:: Data for this task

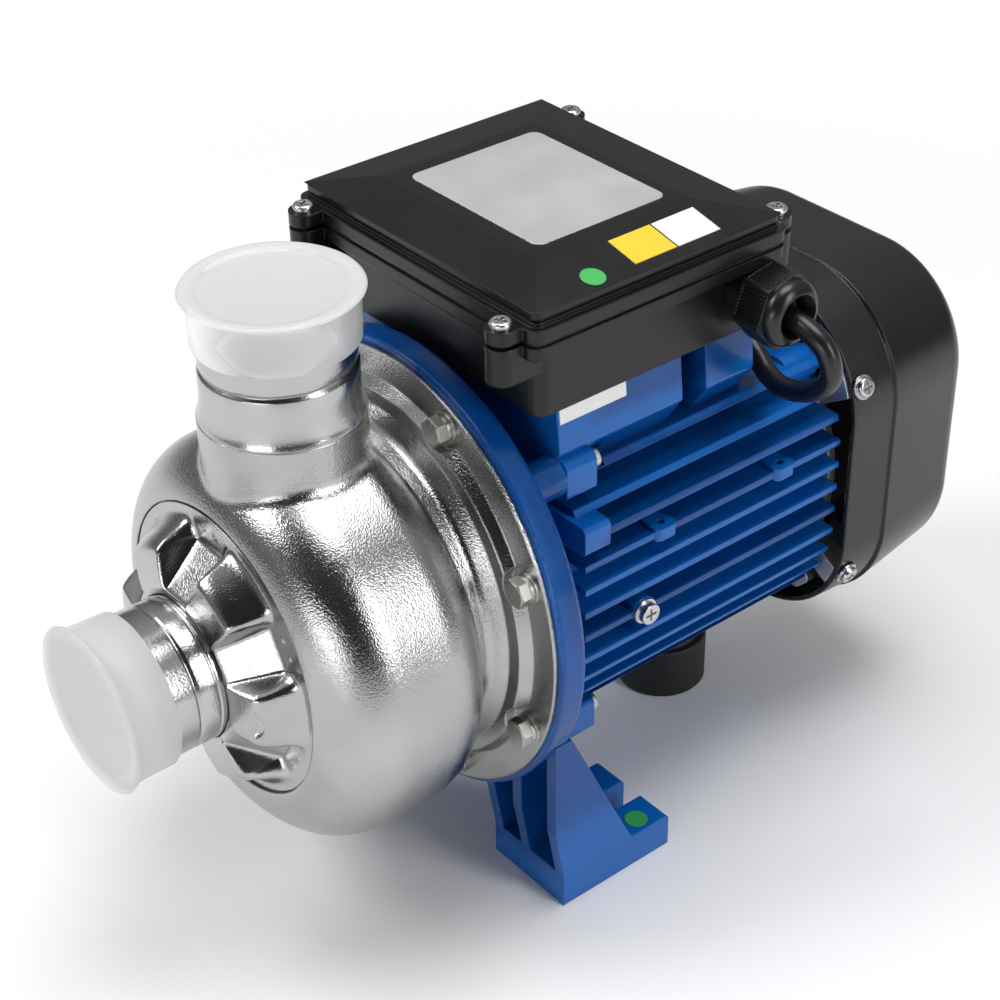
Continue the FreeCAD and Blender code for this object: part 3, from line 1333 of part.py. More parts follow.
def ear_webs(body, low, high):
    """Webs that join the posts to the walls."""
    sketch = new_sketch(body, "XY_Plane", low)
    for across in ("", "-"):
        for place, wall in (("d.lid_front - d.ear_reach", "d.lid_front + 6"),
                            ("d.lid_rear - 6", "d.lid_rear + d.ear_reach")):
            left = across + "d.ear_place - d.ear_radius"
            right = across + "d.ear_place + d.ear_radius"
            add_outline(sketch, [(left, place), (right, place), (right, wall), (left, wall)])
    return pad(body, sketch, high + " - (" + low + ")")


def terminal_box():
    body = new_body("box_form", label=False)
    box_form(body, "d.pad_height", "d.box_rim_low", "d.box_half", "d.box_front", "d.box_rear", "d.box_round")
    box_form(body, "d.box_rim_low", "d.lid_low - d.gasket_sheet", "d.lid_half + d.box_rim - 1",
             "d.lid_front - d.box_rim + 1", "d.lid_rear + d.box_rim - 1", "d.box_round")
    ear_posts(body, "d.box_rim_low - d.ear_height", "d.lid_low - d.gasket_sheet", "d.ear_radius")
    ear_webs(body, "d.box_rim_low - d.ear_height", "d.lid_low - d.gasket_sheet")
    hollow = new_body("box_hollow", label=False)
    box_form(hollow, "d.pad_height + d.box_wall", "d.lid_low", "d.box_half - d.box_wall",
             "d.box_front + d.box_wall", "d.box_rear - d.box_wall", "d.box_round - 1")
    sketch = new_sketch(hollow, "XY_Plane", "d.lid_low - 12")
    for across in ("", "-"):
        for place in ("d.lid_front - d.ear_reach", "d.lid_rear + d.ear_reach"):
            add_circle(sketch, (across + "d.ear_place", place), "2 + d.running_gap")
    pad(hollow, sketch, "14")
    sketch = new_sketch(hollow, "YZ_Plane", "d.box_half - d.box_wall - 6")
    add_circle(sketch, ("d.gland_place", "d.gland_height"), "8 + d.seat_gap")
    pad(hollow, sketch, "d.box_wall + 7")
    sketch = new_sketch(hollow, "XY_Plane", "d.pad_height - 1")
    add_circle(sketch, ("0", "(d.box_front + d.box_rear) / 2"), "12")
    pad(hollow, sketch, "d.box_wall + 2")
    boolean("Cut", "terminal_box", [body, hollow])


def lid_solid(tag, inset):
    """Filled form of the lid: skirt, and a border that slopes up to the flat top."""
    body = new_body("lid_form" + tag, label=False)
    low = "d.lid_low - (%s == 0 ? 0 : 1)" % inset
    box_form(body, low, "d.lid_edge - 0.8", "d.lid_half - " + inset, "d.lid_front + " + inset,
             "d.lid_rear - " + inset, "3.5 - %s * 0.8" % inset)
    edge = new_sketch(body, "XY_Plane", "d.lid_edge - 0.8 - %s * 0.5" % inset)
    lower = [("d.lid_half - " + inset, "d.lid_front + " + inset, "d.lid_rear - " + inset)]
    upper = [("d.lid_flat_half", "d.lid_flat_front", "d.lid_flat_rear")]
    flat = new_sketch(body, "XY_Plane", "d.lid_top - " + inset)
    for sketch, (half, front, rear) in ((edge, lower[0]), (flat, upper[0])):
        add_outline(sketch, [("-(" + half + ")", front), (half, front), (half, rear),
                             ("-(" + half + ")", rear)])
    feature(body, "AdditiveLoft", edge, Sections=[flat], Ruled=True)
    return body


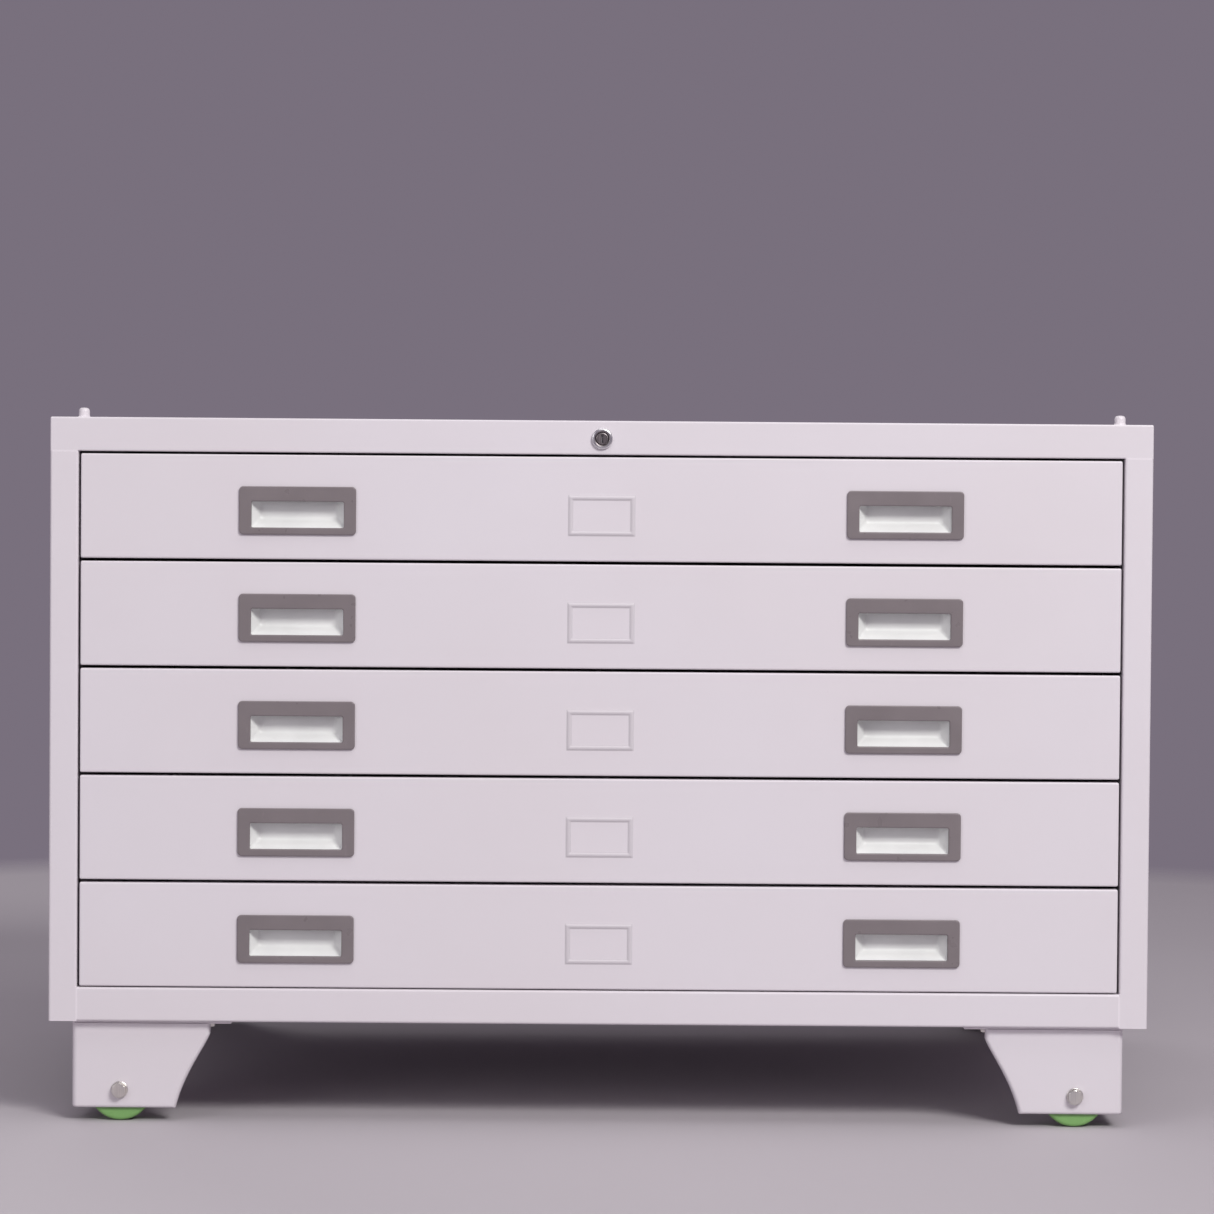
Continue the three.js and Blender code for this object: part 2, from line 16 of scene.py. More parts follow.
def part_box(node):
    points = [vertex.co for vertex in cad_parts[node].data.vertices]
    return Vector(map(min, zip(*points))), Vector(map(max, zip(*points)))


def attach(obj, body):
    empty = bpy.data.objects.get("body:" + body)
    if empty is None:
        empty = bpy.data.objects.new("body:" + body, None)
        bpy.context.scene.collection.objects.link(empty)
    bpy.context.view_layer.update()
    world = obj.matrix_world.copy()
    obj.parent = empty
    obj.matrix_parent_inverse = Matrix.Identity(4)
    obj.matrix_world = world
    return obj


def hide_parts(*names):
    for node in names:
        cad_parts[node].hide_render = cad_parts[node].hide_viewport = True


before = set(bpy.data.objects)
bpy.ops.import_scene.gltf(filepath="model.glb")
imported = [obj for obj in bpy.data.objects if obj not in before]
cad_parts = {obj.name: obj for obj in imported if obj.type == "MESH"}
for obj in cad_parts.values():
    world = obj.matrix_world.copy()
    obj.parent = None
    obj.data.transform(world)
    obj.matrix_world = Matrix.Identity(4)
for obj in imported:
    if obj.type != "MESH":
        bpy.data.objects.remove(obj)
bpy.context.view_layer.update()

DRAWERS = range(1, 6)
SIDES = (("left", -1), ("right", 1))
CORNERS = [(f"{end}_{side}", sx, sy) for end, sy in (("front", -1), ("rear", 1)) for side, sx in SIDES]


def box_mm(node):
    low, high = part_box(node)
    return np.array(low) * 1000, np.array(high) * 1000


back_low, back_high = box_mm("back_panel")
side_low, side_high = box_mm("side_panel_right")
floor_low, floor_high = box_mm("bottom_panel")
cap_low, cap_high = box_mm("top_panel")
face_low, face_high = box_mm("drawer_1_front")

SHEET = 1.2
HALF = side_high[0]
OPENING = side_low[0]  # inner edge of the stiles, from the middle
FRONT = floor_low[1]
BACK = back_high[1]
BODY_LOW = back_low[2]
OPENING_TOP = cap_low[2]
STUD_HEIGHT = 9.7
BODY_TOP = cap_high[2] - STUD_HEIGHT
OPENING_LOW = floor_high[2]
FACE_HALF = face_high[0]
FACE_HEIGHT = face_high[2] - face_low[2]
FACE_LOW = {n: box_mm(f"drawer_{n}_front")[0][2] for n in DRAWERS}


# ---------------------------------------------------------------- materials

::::

## Task prompt:
Copy the records above exactly, from the first line through the line containing "return pad(body, sketch, high", and include nothing else.

## Final result:
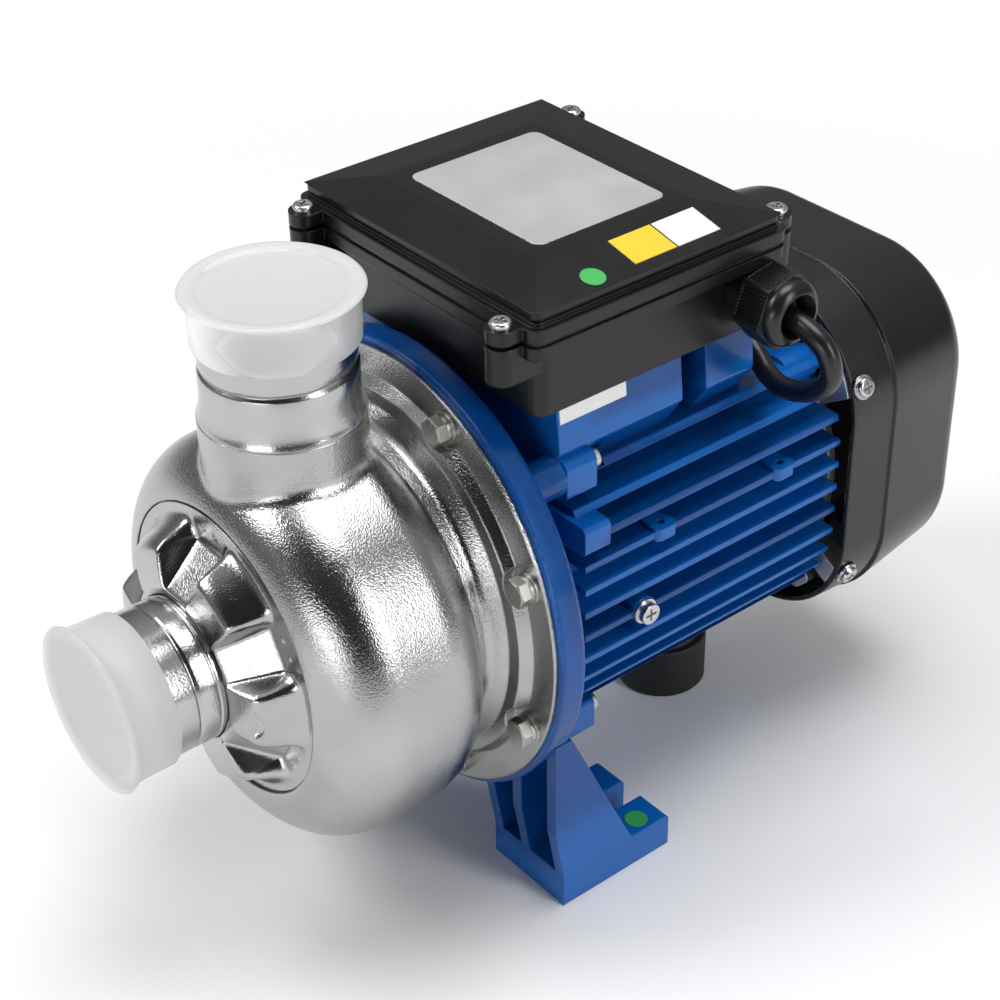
Continue the FreeCAD and Blender code for this object: part 3, from line 1333 of part.py. More parts follow.
def ear_webs(body, low, high):
    """Webs that join the posts to the walls."""
    sketch = new_sketch(body, "XY_Plane", low)
    for across in ("", "-"):
        for place, wall in (("d.lid_front - d.ear_reach", "d.lid_front + 6"),
                            ("d.lid_rear - 6", "d.lid_rear + d.ear_reach")):
            left = across + "d.ear_place - d.ear_radius"
            right = across + "d.ear_place + d.ear_radius"
            add_outline(sketch, [(left, place), (right, place), (right, wall), (left, wall)])
    return pad(body, sketch, high + " - (" + low + ")")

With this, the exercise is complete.